My cousins are fine. It's mostly my aunts and uncles, they like to boast about their children's high incomes. One of my aunts thinks it's unfair that my husband is at home on his own when I'm away with my tour groups and that he has to cook and do the laundry himself LOL.

They also seem to think it's a younger person's job, something you do when you're out of college before you start a more serious career.

Anyway, I'll just keep enjoying what I do. I have no plans to switch jobs.
Anonymous
You can't respond in a way that will convince them. Just be happy with yourself and ignore them.

I'm a high school teacher and my dad is incredibly disappointed by this. My two siblings absorbed his attitude long ago, and their "jokes" about my "loser job" continue into our adulthood. Their attitude isn't unusual, judging by what I see posted here. But I'm happy and find my job fulfilling. When one of them makes a crack about my job, I now cut the conversation short and end it. That's the best I can do.

Anonymous
Anonymous wrote:Stop seeking approval and validation from your family and enjoy your job. I have a serious job and my family doesn't acknowledge my accomplishments because they don't understand what I do. My sibling has a job that doesn't require a college degree but they give them all the praise.


Ha this is my life too

OP, just ignore and disengage. It sucks, I know.
Anonymous
I would stop talking about work and limit contact if they can’t be nice. I’d also never give them free tours or advice about where to go if they visit a new place you’re familiar with. A-holes don’t get free perks. I also have what most of my family consider a hobby job, but I’m good at it and it makes my clients happier. No perks or benefits for a-holes though; no free advice from me anymore.
Anonymous
Anonymous wrote:I’m sorry OP. Your job sounds amazing and also very fulfilling for you, which is more than most people can say. Nobody has the right to decide whether someone else’s job is important or not. Your job sounds like it not only brings joy to you but to others as well. Keep enjoying and try not to let anyone else bring you down. Most people I know are not satisfied with their jobs, whether society deems their jobs important or not. Maybe just say that you love your job the next time someone comments about it.


+1
Anonymous
Most jobs aren't serious jobs. It's not a serious job. Who cares you enjoy what you do, and your husband has no complaints. forget about them, and as pp said don't share your travel perks with the naysayers.
Anonymous
OP, you can't argue people into valuing you or what you can do, just like you can't argue them into being attracted to you.
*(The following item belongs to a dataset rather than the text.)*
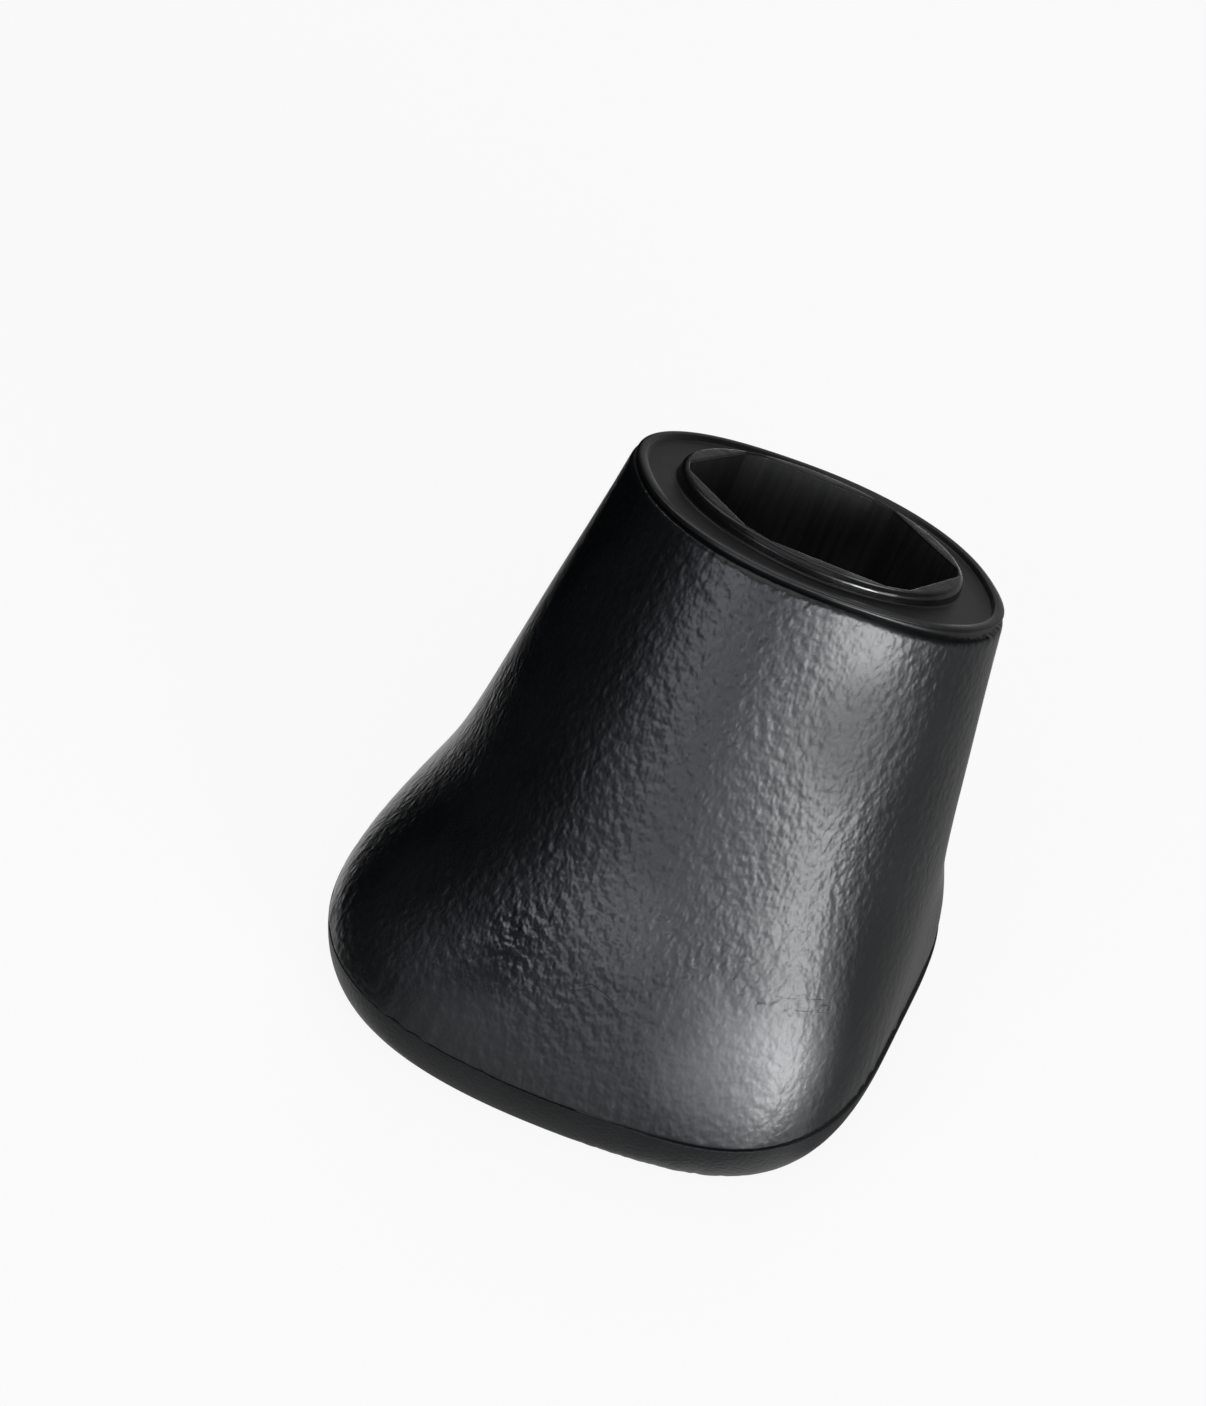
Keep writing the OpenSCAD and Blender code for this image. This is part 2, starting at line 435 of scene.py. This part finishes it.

The most you can do is be calm, non-defensive, and supremely confident in yourself, and let the chips fall where they may.

But you can't force or convince them. Sometimes people even see that as weakness and snub you for it. It doesn't help. Just be really good at what you do, know it, and come at life from a center of that knowledge.

This is going to be a bit sappy, but there's phrasing from a novel I really like: "Reputation is what other people know about you. Honor is what you know about yourself ... Guard your honor. Let your reputation fall where it will."

I find it a comfort, sometimes.
Anonymous
Just repeat ad nauseam, with a smile, "I love my job. We're very happy with our life." And change the subject.
If it helps, remind yourself that your relatives love you and are expressing concern, but it's none of their business, really.
Anonymous
Your relatives are being rude, but my feeling is that you're being a bit greedy wanting to have a fun job and ALSO be taken seriously. It seems like in some ways you've departed from your family's values but still want their approval, and you can't have it both ways. I think you just have to accept that they will never take you seriously.
Anonymous
Tell them your job is just a means to get money to invest. Plus, you like it. Start putting 10% into crypto and then tell everyone you're an investor.
Anonymous
Hugs, OP and congratulations on your career change!

I was a SAHM for a very long time then got offered a part time job with an organization in which I’d previously only volunteered. Truly happened overnight. My ILs couldn’t be less interested. I think they asked me once what the organization does and made their own assumptions. I recently received a huge promotion and although same company, I’m not sure they have the faintest idea what my job entails or care very much.

Odd because for years (as a SAHM) I had to hear all about all of the “working moms” they knew and how these moms “had to work” or “chose to work” so they could provide fabulous whatevers for their families. Implication was I was lying about at home squandering DH money.

I believe jealousy is the explanation here for both of us, OP.